Pocket prairies are not just for children–adults and communities benefit as well. Native grasses and wildflowers conserve water during droughts and help mitigate flooding. Prairie roots can absorb fourteen times more rain water than a typical lawn. Houston has become extremely flood prone and prairies serve as the natural sponges needed for flood resiliency. Pocket prairies are among the tools being used to manage future flooding. High-quality prairie habitat can hold up to nine inches of rainwater during a storm, reducing the likelihood of catastrophic floods. And, being in a Houston neighborhood that has experienced significant flooding events over the last few years, we will talk a lot about the benefits of native grasses.
Food for insects
Many landscape plants are from other continents, and have no wildlife value. Insects of this area have adapted to our native plants over thousands of years. Most plants produce a toxin as a survival mechanism to keep insects, reptiles and mammals from eating them. Native insect species have adapted to those toxins, and therefore need that plant in order to complete its life cycle. Monarch butterfly larvae feeding on milkweed plants is a well-known example. In addition, caterpillars are an important food source for our nesting and migrating birds. With their school pocket prairie, students can observe, collect and discuss the bugs in their prairie. And they can help raise awareness within the community about the benefits of our native plants and pollinators.

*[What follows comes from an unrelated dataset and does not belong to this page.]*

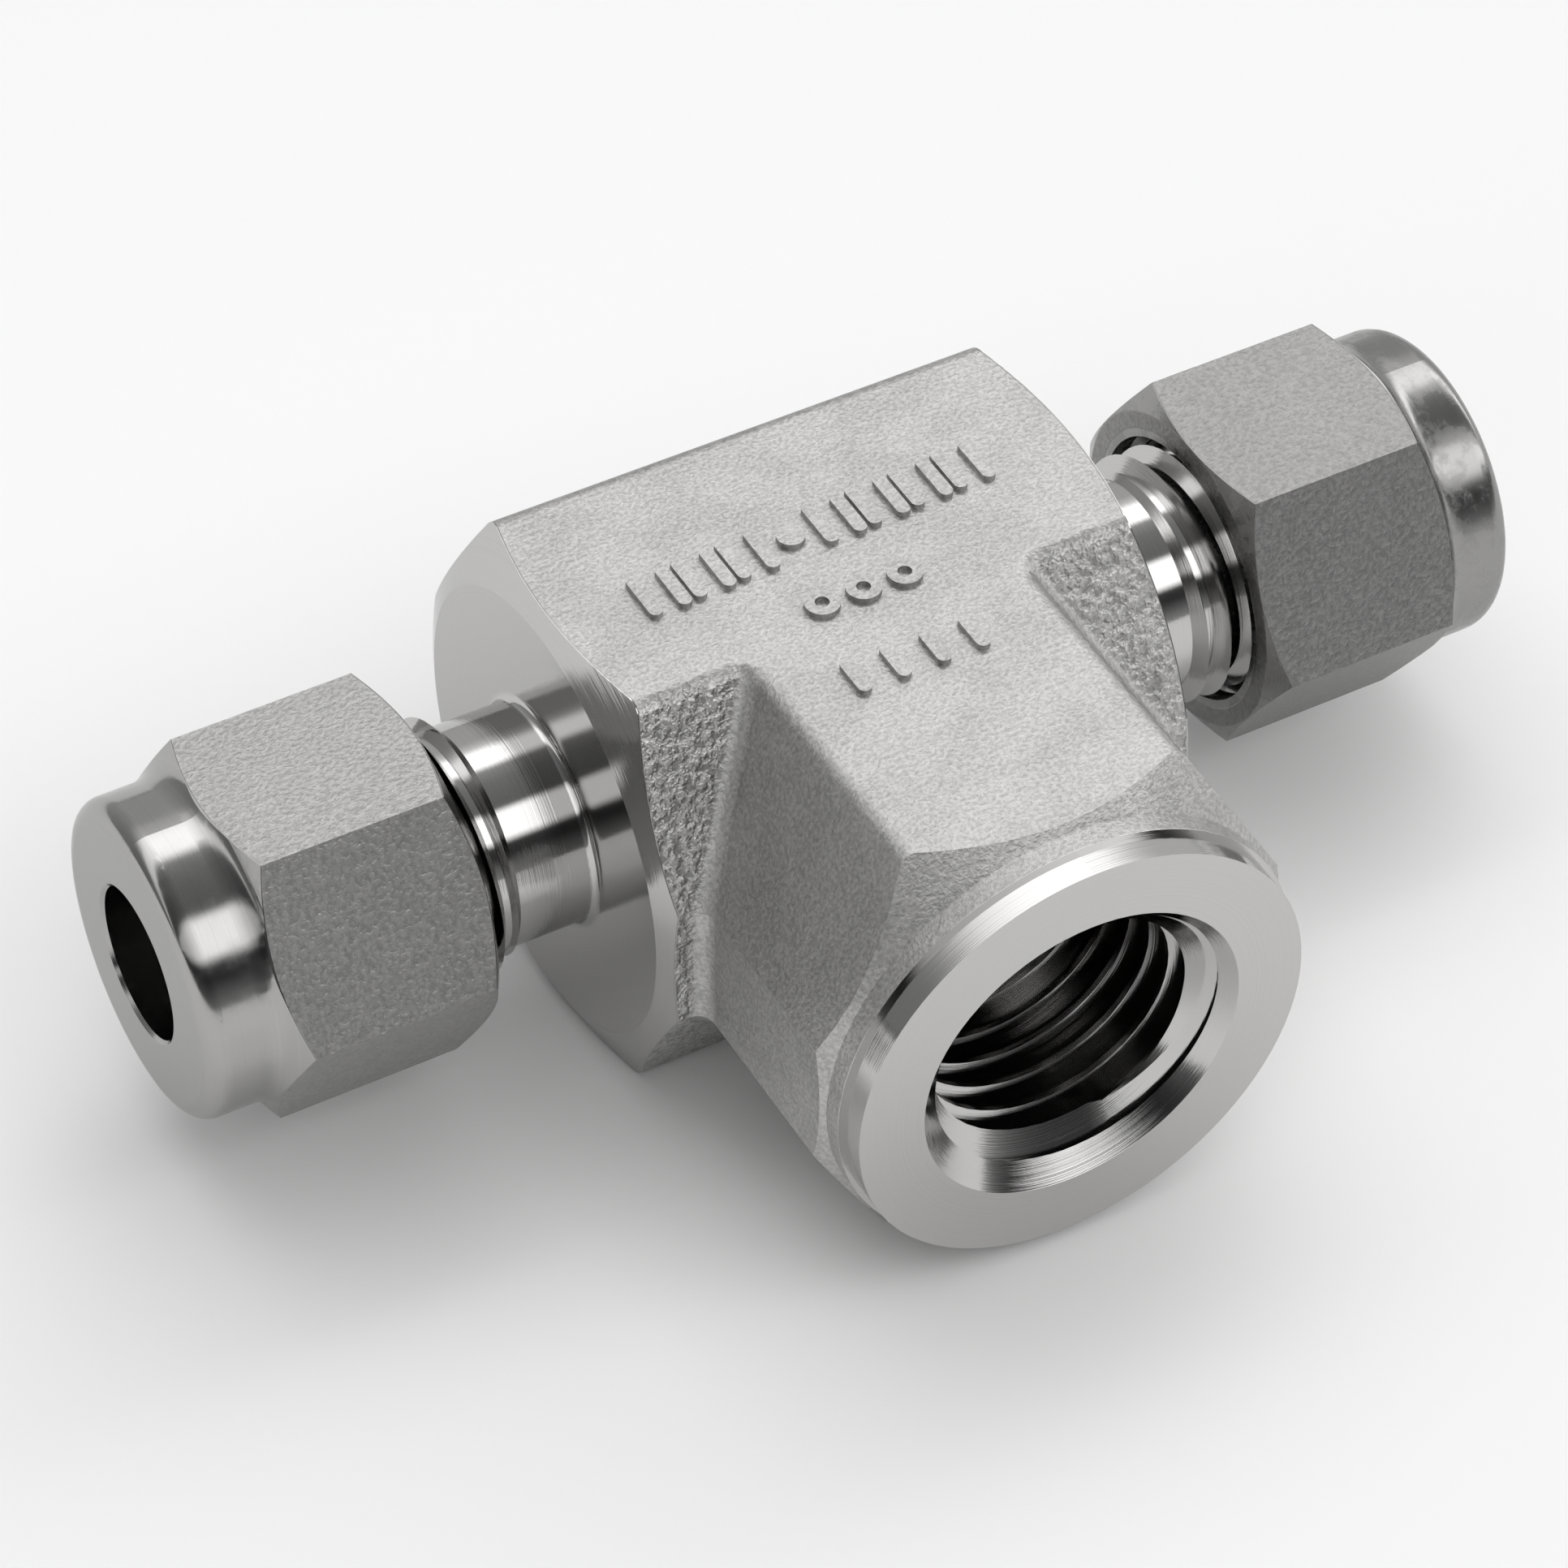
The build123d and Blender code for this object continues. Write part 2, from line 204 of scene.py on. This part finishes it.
# The blasting reached the two notches beside the branch least, and they stay pitted.
beside_branch = ramp(nodes, links, calc(nodes, links, "SUBTRACT", out_x, forward), 0.3, 0.9)
in_notch = calc(nodes, links, "MULTIPLY", beside_branch,
                calc(nodes, links, "MULTIPLY",
                     ramp(nodes, links, forward, FLAT_EDGE, FLAT_EDGE + 0.6),
                     ramp(nodes, links, forward, FLASH_BAND, FLASH_BAND + 0.5, 1.0, 0.0)))
grain = noise(nodes, links, point, BLAST_GRAIN, detail=3.0, roughness=0.6)
dimples = noise(nodes, links, point, PIT_GRAIN)
clouds = noise(nodes, links, point, CLOUDING)
pits = ramp(nodes, links, dimples, 0.35, 0.65)

grain_shade = ramp(nodes, links, grain, 0.3, 0.7)
blasted_level = calc(nodes, links, "MULTIPLY_ADD", grain_shade, GRAIN_CONTRAST, BLASTED_LEVEL)
cloud_shade = ramp(nodes, links, clouds, 0.35, 0.65)
blasted_level = calc(nodes, links, "MULTIPLY_ADD", cloud_shade, CLOUD_CONTRAST, blasted_level)
pit_shade = calc(nodes, links, "MULTIPLY", in_notch, calc(nodes, links, "SUBTRACT", pits, 0.3))
blasted_level = calc(nodes, links, "MULTIPLY_ADD", pit_shade, PIT_CONTRAST, blasted_level)
turned_level = calc(nodes, links, "MULTIPLY_ADD", lines, LINE_CONTRAST, TURNED_LEVEL)
level = blend(nodes, links, turned, blasted_level, turned_level)
links.new(grey(nodes, links, level, STEEL_WARMTH), shader.inputs["Base Color"])

blasted_rough = calc(nodes, links, "MULTIPLY_ADD", grain, GRAIN_ROUGHNESS, BLASTED_ROUGHNESS)
turned_rough = calc(nodes, links, "MULTIPLY_ADD", lines, LINE_ROUGHNESS, TURNED_ROUGHNESS)
links.new(blend(nodes, links, turned, blasted_rough, turned_rough), shader.inputs["Roughness"])

pebbles = calc(nodes, links, "MULTIPLY_ADD", dimples, DIMPLE_DEPTH, grain)
pebbles = calc(nodes, links, "MULTIPLY_ADD", calc(nodes, links, "MULTIPLY", in_notch, pits), PIT_DEPTH,
               calc(nodes, links, "MULTIPLY", pebbles, OPEN_DEPTH))
rings = calc(nodes, links, "MULTIPLY", lines, RING_DEPTH)
bumped(nodes, links, shader, blend(nodes, links, turned, pebbles, rings), BODY_RELIEF)
dress("tee_body", body_steel)

# --- Tube nuts ------------------------------------------------------------------
# Each nut is machined from 316 hexagon bar: the six flats keep a fine satin blast,
# while the collar, the chamfers and the bore are turned and polished. It screws on
# to the body by hand and is tightened with a spanner, which presses the ferrules in.
CORNER_RADIUS = 8.249       # mm, corners of the hexagon
CHAMFER_SLOPE = 0.5774      # rise of the cones on both ends of the hexagon
OUTER_CHAMFER = 26.75       # mm, where the outer cone meets the corners
INNER_CHAMFER = 18.1        # mm, the nut's inner face
INNER_FACE_RADIUS = 7.15
NUT_BORE_WALL = 6.3         # mm, between the nut's bores and its flats
SATIN_GRAIN = 4.5           # grains to the millimetre
SATIN_CLOUDING = 0.5
SCUFFING_GRAIN = 0.9
SATIN_LEVEL = 0.33
SATIN_CONTRAST = 0.12
POLISHED_LEVEL = 0.37
SATIN_ROUGHNESS = 0.34
SATIN_GRAIN_ROUGHNESS = 0.10
NUT_RING_DEPTH = 0.12
NUT_RELIEF = 0.00004        # m, what a height of 1 stands for


def hexagon_bar(name, shade, dullness, scuffing):
    """A nut's steel: satin flats of the given shade, and turned surfaces of some dullness."""
    metal, nodes, links, shader = steel(name)
    point, x, y, z = place(nodes, links)
    out_x = calc(nodes, links, "ABSOLUTE", x)
    from_run = radius(nodes, links, y, z)
    outer_cone = calc(nodes, links, "MULTIPLY_ADD", from_run, CHAMFER_SLOPE, out_x)
    outer_start = OUTER_CHAMFER + CORNER_RADIUS * CHAMFER_SLOPE
    outer_turned = ramp(nodes, links, outer_cone, outer_start - 0.05, outer_start - 0.02)
    inner_cone = calc(nodes, links, "MULTIPLY_ADD", from_run, -CHAMFER_SLOPE, out_x)
    inner_end = INNER_CHAMFER - INNER_FACE_RADIUS * CHAMFER_SLOPE
    inner_turned = ramp(nodes, links, inner_cone, inner_end + 0.02, inner_end + 0.05, 1.0, 0.0)
    bore_turned = ramp(nodes, links, from_run, NUT_BORE_WALL, NUT_BORE_WALL + 0.05, 1.0, 0.0)
    turned = calc(nodes, links, "MAXIMUM", outer_turned, inner_turned)
    turned = calc(nodes, links, "MAXIMUM", turned, bore_turned)

    grain = noise(nodes, links, point, SATIN_GRAIN, detail=3.0, roughness=0.6)
    clouds = noise(nodes, links, point, SATIN_CLOUDING)
    lines = lathe_lines(nodes, links, out_x, from_run)
    grain_shade = ramp(nodes, links, grain, 0.3, 0.7)
    satin_level = calc(nodes, links, "MULTIPLY_ADD", grain_shade, SATIN_CONTRAST, SATIN_LEVEL)
    satin_level = calc(nodes, links, "MULTIPLY_ADD", clouds, CLOUD_CONTRAST, satin_level)
    turned_level = calc(nodes, links, "MULTIPLY_ADD", lines, LINE_CONTRAST, POLISHED_LEVEL)
    level = blend(nodes, links, turned, satin_level, turned_level)
    level = calc(nodes, links, "MULTIPLY", level, shade)
    links.new(grey(nodes, links, level, STEEL_WARMTH), shader.inputs["Base Color"])

    satin_rough = calc(nodes, links, "MULTIPLY_ADD", grain, SATIN_GRAIN_ROUGHNESS, SATIN_ROUGHNESS)
    worn = noise(nodes, links, point, SCUFFING_GRAIN, detail=4.0, roughness=0.7)
    scuffs = ramp(nodes, links, worn, 0.45, 0.65, 0.0, scuffing)
    turned_rough = calc(nodes, links, "MULTIPLY_ADD", lines, LINE_ROUGHNESS, dullness)
    turned_rough = calc(nodes, links, "ADD", turned_rough, scuffs)
    links.new(blend(nodes, links, turned, satin_rough, turned_rough), shader.inputs["Roughness"])
    rings = calc(nodes, links, "MULTIPLY", lines, NUT_RING_DEPTH)
    bumped(nodes, links, shader, blend(nodes, links, turned, grain, rings), NUT_RELIEF)
    return metal


dress("right_nut", hexagon_bar("dull_satin_bar", shade=0.76, dullness=0.17, scuffing=0.15))
dress("left_nut", hexagon_bar("satin_bar", shade=1.0, dullness=0.10, scuffing=0.05))

# --- Ferrules -------------------------------------------------------------------
# Two loose rings sit inside each nut: a front ferrule that seals on the body's seat
# and the tube, and a harder back ferrule that bites the tube. Both are turned from
# 316 bar and left bright, with faint tool rings.
FERRULE_LEVEL = 0.62
FERRULE_WARMTH = 0.03
FERRULE_ROUGHNESS = 0.14
FERRULE_LINE_ROUGHNESS = 0.12
FERRULE_RELIEF = 0.000006   # m

ferrule_steel, nodes, links, shader = steel("bright_turned_ring")
point, x, y, z = place(nodes, links)
lines = lathe_lines(nodes, links, calc(nodes, links, "ABSOLUTE", x), radius(nodes, links, y, z))
level = calc(nodes, links, "MULTIPLY_ADD", lines, LINE_CONTRAST, FERRULE_LEVEL)
links.new(grey(nodes, links, level, FERRULE_WARMTH), shader.inputs["Base Color"])
ring_rough = calc(nodes, links, "MULTIPLY_ADD", lines, FERRULE_LINE_ROUGHNESS, FERRULE_ROUGHNESS)
links.new(ring_rough, shader.inputs["Roughness"])
bumped(nodes, links, shader, lines, FERRULE_RELIEF)
for side in ("right", "left"):
    for ring in ("front", "back"):
        dress(f"{side}_{ring}_ferrule", ferrule_steel)

# --- Table ----------------------------------------------------------------------
# A plain white paper sheet on a level table. The fitting lies on it loose, with the
# bottom flat of its forging down.
TABLE_HALF = 0.6
TABLE_GAP = 0.0001
WHITE = 0.88
PAPER_ROUGHNESS = 0.9

table_mesh = bpy.data.meshes.new("table")
table_mesh.from_pydata(
    [(-TABLE_HALF, -TABLE_HALF, 0), (TABLE_HALF, -TABLE_HALF, 0),
     (TABLE_HALF, TABLE_HALF, 0), (-TABLE_HALF, TABLE_HALF, 0)], [], [(0, 1, 2, 3)])
table = bpy.data.objects.new("table", table_mesh)
table.location.z = cad_lo[2] - TABLE_GAP
bpy.context.collection.objects.link(table)
paper = bpy.data.materials.new("white_sheet")
paper.use_nodes = True
paper_shader = paper.node_tree.nodes["Principled BSDF"]
paper_shader.inputs["Base Color"].default_value = (WHITE, WHITE, WHITE, 1)
paper_shader.inputs["Roughness"].default_value = PAPER_ROUGHNESS
table_mesh.materials.append(paper)

# --- Light ----------------------------------------------------------------------
# A pale tent, dark low in front, with two long strip lamps that run from left to
# right, one in front and one behind: they make the bright bands along the turning.
# A wide lamp overhead whitens the table and leaves the metal's reflections alone.
TENT = (                    # degrees up from the front horizon, brightness
    (0, 0.30), (14, 0.10), (20, 0.04), (30, 0.04), (37, 1.95), (60, 1.95), (66, 0.18),
    (92, 0.26), (106, 0.40), (113, 2.40), (127, 2.40), (136, 0.90), (146, 0.55), (180, 0.55))
BRIGHTEST = 2.4
EVEN = 0.83                 # brightness half way from left to right
BRIGHTER_TO_RIGHT = 0.6
PAPER_BACKDROP = 0.85       # what stands beyond the table
LAMP_SIDE = 0.5
LAMP_HEIGHT = 0.5
LAMP_POWER = 0.85

world = bpy.data.worlds.new("tent")
bpy.context.scene.world = world
world.use_nodes = True
nodes, links = world.node_tree.nodes, world.node_tree.links
way = nodes.new("ShaderNodeTexCoord")
parts = nodes.new("ShaderNodeSeparateXYZ")
links.new(way.outputs["Generated"], parts.inputs[0])
forward = calc(nodes, links, "MULTIPLY", parts.outputs[1], -1.0)
raised = calc(nodes, links, "ARCTAN2", parts.outputs[2], forward)
tent = nodes.new("ShaderNodeValToRGB")
links.new(calc(nodes, links, "DIVIDE", raised, pi), tent.inputs[0])
stops = tent.color_ramp.elements
while len(stops) < len(TENT):
    stops.new(1.0)
for stop, (degrees_up, brightness) in zip(stops, TENT):
    stop.position = degrees_up / 180
    stop.color = [brightness / BRIGHTEST] * 3 + [1]
links.new(tent.outputs[0], nodes["Background"].inputs["Color"])
rightward = calc(nodes, links, "MULTIPLY_ADD", parts.outputs[0],
                 BRIGHTEST * EVEN * BRIGHTER_TO_RIGHT, BRIGHTEST * EVEN)
links.new(rightward, nodes["Background"].inputs["Strength"])
backdrop = nodes.new("ShaderNodeBackground")
backdrop.inputs["Strength"].default_value = PAPER_BACKDROP
seen = nodes.new("ShaderNodeLightPath")
either = nodes.new("ShaderNodeMixShader")
links.new(seen.outputs["Is Camera Ray"], either.inputs[0])
links.new(nodes["Background"].outputs[0], either.inputs[1])
links.new(backdrop.outputs[0], either.inputs[2])
links.new(either.outputs[0], nodes["World Output"].inputs["Surface"])

table_lamp = bpy.data.lights.new("table_lamp", "AREA")
table_lamp.size = LAMP_SIDE
table_lamp.energy = LAMP_POWER
table_lamp_holder = bpy.data.objects.new("table_lamp", table_lamp)
table_lamp_holder.location = (0, 0, LAMP_HEIGHT)
table_lamp_holder.visible_glossy = False
bpy.context.collection.objects.link(table_lamp_holder)
bpy.context.scene.view_settings.view_transform = "Standard"

# --- Camera ---------------------------------------------------------------------
# A long lens on a stand looks half way down on the fitting from its front left, with
# the port turned towards the viewer.
AZIMUTH, ELEVATION, ROLL = radians(-29.7887), radians(44.7401), radians(0.8965)
MIDDLE = Vector((0, 0, 0.0107))     # m, where the bores cross
DISTANCE = 0.26545                  # m, from there to the camera
OFF_RIGHT, OFF_UP = 0.000945, 0.003102      # m, MIDDLE from the centre of the frame
FOCAL_LENGTH = 146.37               # mm

back = Vector((sin(AZIMUTH) * cos(ELEVATION), -cos(AZIMUTH) * cos(ELEVATION), sin(ELEVATION)))
level_right = Vector((cos(AZIMUTH), sin(AZIMUTH), 0))
level_up = back.cross(level_right)
right = cos(ROLL) * level_right + sin(ROLL) * level_up
up = cos(ROLL) * level_up - sin(ROLL) * level_right
lens = bpy.data.cameras.new("camera")
lens.lens = FOCAL_LENGTH
lens.clip_start, lens.clip_end = 0.01, 10
camera = bpy.data.objects.new("camera", lens)
camera.location = MIDDLE - OFF_RIGHT * right - OFF_UP * up + DISTANCE * back
camera.rotation_euler = Matrix((right, up, back)).transposed().to_euler()
bpy.context.collection.objects.link(camera)
bpy.context.scene.camera = camera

Teacher Information Exchange
The importance of pocket prairies in schools has now been supported by curriculum changes to teach prairie ecology and TEKS lessons. The ‘Pocket Prairie Teachers’ Facebook page, with more than 670 members, is an incredible resource for teachers with campus pocket prairies or plans to establish new pocket prairies. Educators can share information about what they are working on and share resources, seeds, plants and photos of their school projects. Some teachers give away plants and seeds here. You can also request your pocket prairie needs and find help. It’s a place to ask questions and get great advice from experienced prairie folk or experts in the field.